Fitted with the early FuG 202 Lichtenstein airborne radar and a Spanner infra-red searchlight, the third conversion was a Do 215B-5, named Kauz III. This was in use until mid-1942 when the larger, more powerful Do 217J-1 arrived with 4./NJG 1. The prototype of this fighter conversion of the Do 217E-2 bomber few in late-1941 and with a formidable armament of four 20mm and four 7.9mm guns, great hope rested on its arrival in service. Hope turned to despair when the crews experienced the type's poor maneuverability, insufficient power from the BMW 801 engines and that old problem which plagued a number of German designs, a weak undercarriage.
While Ju 88s and Bf 110s made up the bulk of the night-fighter force, Dornier persevered and with the J-1s relegated to training it delivered the Lichtenstein radar-equipped Do 217J-2 for service from early-1943. This proved marginally better but it was still too heavy and with the radar antenna cutting the speed down to less than an RAF Halifax bomber, it had limited success.

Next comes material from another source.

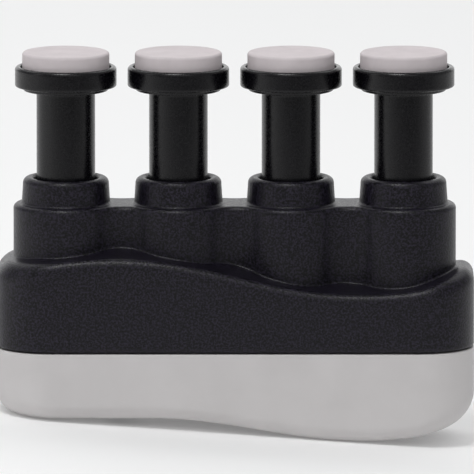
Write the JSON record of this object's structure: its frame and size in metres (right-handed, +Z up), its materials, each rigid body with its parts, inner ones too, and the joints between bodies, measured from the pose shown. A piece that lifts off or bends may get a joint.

Another attempt was made with the Do 217N-1 which few on July 31, 1942. Re-engined with 1,750hp Daimler-Benz DB 603As it entered service late that year and showed much-improved performance. Additional to the nose armament, some aircraft received upward-firing cannon in the centre fuselage which allowed the German pilots to fly under the bomber and attack its unprotected belly, an arrangement also adopted for use in Bf 110s and Ju 88s.
With the new weaponry the Do 217N-2 entered service in spring 1943 but lasted less than a year before withdrawal from use. Production of all versions totalled 364.